The first condition is that the assets and risks of the CFC must not be held under an arrangement which has as its main purposes, or one of its main purposes, the reduction or elimination of liability to tax in the UK of another person, and the CFC expects its business to be more profitable than it otherwise would be.
The second condition is that the CFC does not have any UK managed risks or assets.
The third condition is that, if it does have UK managed assets and risks, then the CFC would be commercially effective even if it did manage the assets and risks directly.
The fourth condition cannot be met by a company whose business is the exploitation of IP, so it is not considered further.
It should be possible for a non-UK company holding intellectual property to meet one of these conditions so that the profits are outside the UK tax charge.
In particular, a CFC with appropriate substance should be able to have no UK managed assets and risks.
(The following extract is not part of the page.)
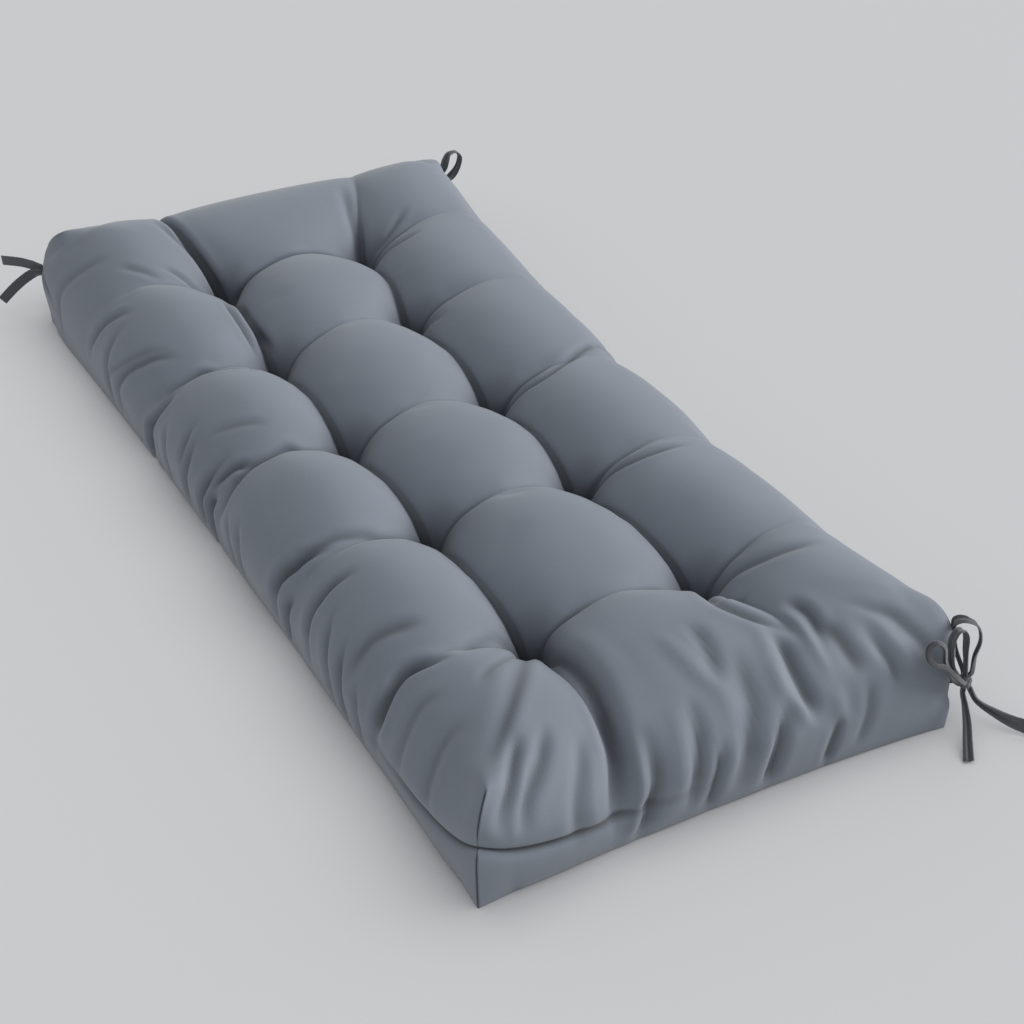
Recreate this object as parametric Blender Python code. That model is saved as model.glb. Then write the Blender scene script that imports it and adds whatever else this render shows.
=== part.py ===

One of the points of the new CFC rules is that they should not catch companies with appropriate substance and management in their local jurisdiction, even if that company pays little local tax. The key is to ensure that profits are not artificially diverted from the UK – HMRC are finally beginning to accept that businesses are not required to operate solely from the UK and that it is open to a business to move some or all of its operations outside the UK.
Let-out 2: Taxable profits
Where the gateway test cannot be met, so that the profits of the cell could fall within the CFC charge for a UK shareholder, the profits within the UK tax charge are calculated. Excluded from those profits are profits from ‘trading income’, which will include IP profits unless the profits come from IP that was transferred to the UK within the previous seven years or so. There’s no bona fide commercial exclusion, so it’s questionable whether this meets EU law requirements post-National Grid but, in practice, it means that profits from non-UK connected IP will be outside the CFC tax charge.
Let-out 3: exemptions
If the CFC fails the gateway test, and can’t exclude the IP profits, there are still a number of exemptions available. The principal exemption likely to apply to an IP business in this case would be the general exemption for CFCs with low profits; in particular, the profits of a CFC with accounting profits (or assumed UK-equivalent taxable profits) of less than £500,000 and non-trading profits of less than £50,000 will be exempt from the charge (proposed TIOPA 2010, s371LB following Royal Asset for Finance Act 2012).
There are other exemptions which could apply but the main ones have a requirement that the IP not be UK connected, so companies that fail the second let-out above will probably fail to qualify for these as well:
IP holding company exemption
There is a IP holding company exemption (Sch 25A, PArt 2B, ICTA 1988, inserted by Finance Act 2011): this exemption applies, however, only for profits of a CFC whose sole business is foreign-to-foreign licensing of IP with a minimal UK connection.
The IP itself must have a minimal UK connection, which is to say that it cannot have been transferred from someone (related or otherwise) in the UK in the accounting period or the previous 6 years before the accounting period started.
Where the CFC itself creates (or subcontracts someone else to create) the IP, then the IP will not have a substantial UK connection, provided that the R&D was not done in the UK by a connected person or paid for by a UK connected person. The IP must also not be maintained or enhanced in the IP by a connected person.
In addition, the CFC itself cannot have substantial income from the UK (substantial is not yet defined), hence the focus on foreign-to-foreign licensing.
Excluded territories exemption
Finally, there is an exemption for CFCs in particular named territories – but this is subject to the same test for IP income as the taxable profits exclusion: it must not be derived from IP transferred by related parties from the UK in the accounting period or the six years before that.
The revised CFC rules provide a reasonable territorial exclusion for IP income from the UK tax charge on CFCs, with the principal issues being with IP that has had some connection with the UK in the last seven years or so. It’s questionable whether the rules properly comply with EU law but, in general, it is a substantial improvement on the old CFC rules (which rather seemed based on the view that any non-UK IP ownership was tax avoidance).